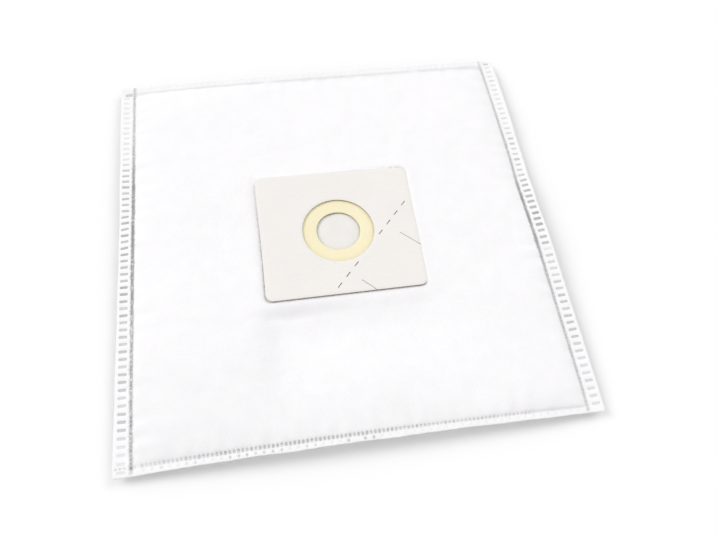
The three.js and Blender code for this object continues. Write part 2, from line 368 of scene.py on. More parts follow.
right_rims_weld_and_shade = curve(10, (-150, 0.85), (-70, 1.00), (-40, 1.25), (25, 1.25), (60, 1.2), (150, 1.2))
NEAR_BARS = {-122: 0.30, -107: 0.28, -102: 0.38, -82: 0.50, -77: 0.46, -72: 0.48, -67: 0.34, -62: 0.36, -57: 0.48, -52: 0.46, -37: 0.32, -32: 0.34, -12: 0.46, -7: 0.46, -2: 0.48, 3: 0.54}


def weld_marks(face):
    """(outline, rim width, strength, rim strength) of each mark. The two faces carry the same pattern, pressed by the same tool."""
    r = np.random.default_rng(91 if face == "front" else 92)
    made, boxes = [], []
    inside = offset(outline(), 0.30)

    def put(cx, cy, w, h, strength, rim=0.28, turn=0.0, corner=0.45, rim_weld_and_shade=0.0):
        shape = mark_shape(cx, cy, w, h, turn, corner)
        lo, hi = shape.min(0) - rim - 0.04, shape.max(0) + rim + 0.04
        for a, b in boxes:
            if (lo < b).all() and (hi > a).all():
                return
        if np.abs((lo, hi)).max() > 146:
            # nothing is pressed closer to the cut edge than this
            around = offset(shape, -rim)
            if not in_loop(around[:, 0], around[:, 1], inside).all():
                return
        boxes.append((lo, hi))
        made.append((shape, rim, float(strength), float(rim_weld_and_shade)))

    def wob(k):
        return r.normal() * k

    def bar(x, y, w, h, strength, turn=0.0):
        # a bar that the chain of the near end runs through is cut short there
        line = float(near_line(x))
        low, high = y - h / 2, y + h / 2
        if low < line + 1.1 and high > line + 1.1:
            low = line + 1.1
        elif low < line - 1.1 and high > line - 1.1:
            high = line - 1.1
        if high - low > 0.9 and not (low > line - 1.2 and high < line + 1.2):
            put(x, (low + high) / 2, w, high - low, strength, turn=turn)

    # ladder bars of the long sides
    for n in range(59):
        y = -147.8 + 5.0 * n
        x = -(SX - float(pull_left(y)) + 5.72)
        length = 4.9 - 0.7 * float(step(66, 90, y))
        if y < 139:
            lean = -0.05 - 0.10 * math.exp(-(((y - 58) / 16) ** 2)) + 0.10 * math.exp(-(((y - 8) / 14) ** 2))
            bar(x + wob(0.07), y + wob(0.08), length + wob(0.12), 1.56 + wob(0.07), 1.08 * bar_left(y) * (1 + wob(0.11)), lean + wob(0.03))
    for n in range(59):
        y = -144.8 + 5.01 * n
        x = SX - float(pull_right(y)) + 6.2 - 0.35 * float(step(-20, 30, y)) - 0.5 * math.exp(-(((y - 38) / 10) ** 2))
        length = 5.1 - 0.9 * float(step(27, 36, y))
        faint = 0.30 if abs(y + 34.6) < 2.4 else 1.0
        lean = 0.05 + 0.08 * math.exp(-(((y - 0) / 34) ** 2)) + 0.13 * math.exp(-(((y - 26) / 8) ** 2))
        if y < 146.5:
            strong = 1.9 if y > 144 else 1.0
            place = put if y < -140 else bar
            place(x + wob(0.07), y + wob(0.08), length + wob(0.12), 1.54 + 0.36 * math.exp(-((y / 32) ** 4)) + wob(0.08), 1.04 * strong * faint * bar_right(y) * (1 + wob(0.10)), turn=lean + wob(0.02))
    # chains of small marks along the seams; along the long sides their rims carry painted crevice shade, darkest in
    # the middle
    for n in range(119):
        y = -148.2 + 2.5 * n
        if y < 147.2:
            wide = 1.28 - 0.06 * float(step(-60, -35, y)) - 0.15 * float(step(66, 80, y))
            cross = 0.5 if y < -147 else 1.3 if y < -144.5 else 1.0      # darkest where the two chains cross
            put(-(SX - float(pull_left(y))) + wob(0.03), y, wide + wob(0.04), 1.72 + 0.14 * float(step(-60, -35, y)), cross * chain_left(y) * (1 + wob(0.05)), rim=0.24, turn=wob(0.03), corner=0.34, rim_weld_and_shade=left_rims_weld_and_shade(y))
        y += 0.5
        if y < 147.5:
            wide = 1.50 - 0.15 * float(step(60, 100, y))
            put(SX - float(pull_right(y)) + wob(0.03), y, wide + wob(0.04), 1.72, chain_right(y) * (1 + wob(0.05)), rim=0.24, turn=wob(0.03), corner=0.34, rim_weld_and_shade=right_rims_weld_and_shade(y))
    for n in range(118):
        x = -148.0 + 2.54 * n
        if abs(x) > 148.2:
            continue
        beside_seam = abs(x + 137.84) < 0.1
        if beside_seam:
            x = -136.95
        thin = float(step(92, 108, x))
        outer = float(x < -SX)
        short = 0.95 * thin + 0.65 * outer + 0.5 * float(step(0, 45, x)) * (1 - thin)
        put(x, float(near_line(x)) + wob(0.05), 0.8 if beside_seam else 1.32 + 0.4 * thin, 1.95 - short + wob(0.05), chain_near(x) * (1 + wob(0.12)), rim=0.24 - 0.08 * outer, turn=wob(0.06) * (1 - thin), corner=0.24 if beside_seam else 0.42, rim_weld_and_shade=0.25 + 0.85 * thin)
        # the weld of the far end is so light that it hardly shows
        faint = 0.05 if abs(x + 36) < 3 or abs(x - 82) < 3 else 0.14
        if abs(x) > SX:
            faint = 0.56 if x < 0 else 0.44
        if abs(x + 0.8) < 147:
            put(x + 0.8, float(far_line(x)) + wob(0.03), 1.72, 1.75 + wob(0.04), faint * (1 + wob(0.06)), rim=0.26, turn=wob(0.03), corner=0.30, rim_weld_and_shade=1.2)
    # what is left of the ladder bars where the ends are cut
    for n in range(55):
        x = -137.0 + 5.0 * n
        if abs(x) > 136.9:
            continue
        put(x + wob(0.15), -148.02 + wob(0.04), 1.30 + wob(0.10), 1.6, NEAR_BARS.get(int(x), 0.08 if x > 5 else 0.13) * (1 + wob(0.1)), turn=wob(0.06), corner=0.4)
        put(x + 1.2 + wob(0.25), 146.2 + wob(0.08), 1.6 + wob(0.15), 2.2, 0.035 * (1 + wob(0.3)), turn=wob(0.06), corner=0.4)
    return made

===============

* [Work instructions]: Return only the lines spanning from the first line of the material through the line with "put(x, (low +", copied exactly, both ends kept.

* [Solution to the exercise]:
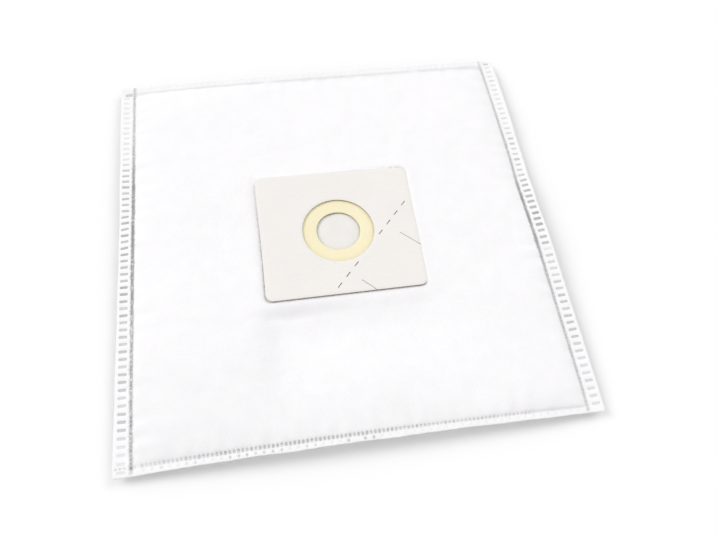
The three.js and Blender code for this object continues. Write part 2, from line 368 of scene.py on. More parts follow.
right_rims_weld_and_shade = curve(10, (-150, 0.85), (-70, 1.00), (-40, 1.25), (25, 1.25), (60, 1.2), (150, 1.2))
NEAR_BARS = {-122: 0.30, -107: 0.28, -102: 0.38, -82: 0.50, -77: 0.46, -72: 0.48, -67: 0.34, -62: 0.36, -57: 0.48, -52: 0.46, -37: 0.32, -32: 0.34, -12: 0.46, -7: 0.46, -2: 0.48, 3: 0.54}


def weld_marks(face):
    """(outline, rim width, strength, rim strength) of each mark. The two faces carry the same pattern, pressed by the same tool."""
    r = np.random.default_rng(91 if face == "front" else 92)
    made, boxes = [], []
    inside = offset(outline(), 0.30)

    def put(cx, cy, w, h, strength, rim=0.28, turn=0.0, corner=0.45, rim_weld_and_shade=0.0):
        shape = mark_shape(cx, cy, w, h, turn, corner)
        lo, hi = shape.min(0) - rim - 0.04, shape.max(0) + rim + 0.04
        for a, b in boxes:
            if (lo < b).all() and (hi > a).all():
                return
        if np.abs((lo, hi)).max() > 146:
            # nothing is pressed closer to the cut edge than this
            around = offset(shape, -rim)
            if not in_loop(around[:, 0], around[:, 1], inside).all():
                return
        boxes.append((lo, hi))
        made.append((shape, rim, float(strength), float(rim_weld_and_shade)))

    def wob(k):
        return r.normal() * k

    def bar(x, y, w, h, strength, turn=0.0):
        # a bar that the chain of the near end runs through is cut short there
        line = float(near_line(x))
        low, high = y - h / 2, y + h / 2
        if low < line + 1.1 and high > line + 1.1:
            low = line + 1.1
        elif low < line - 1.1 and high > line - 1.1:
            high = line - 1.1
        if high - low > 0.9 and not (low > line - 1.2 and high < line + 1.2):
            put(x, (low + high) / 2, w, high - low, strength, turn=turn)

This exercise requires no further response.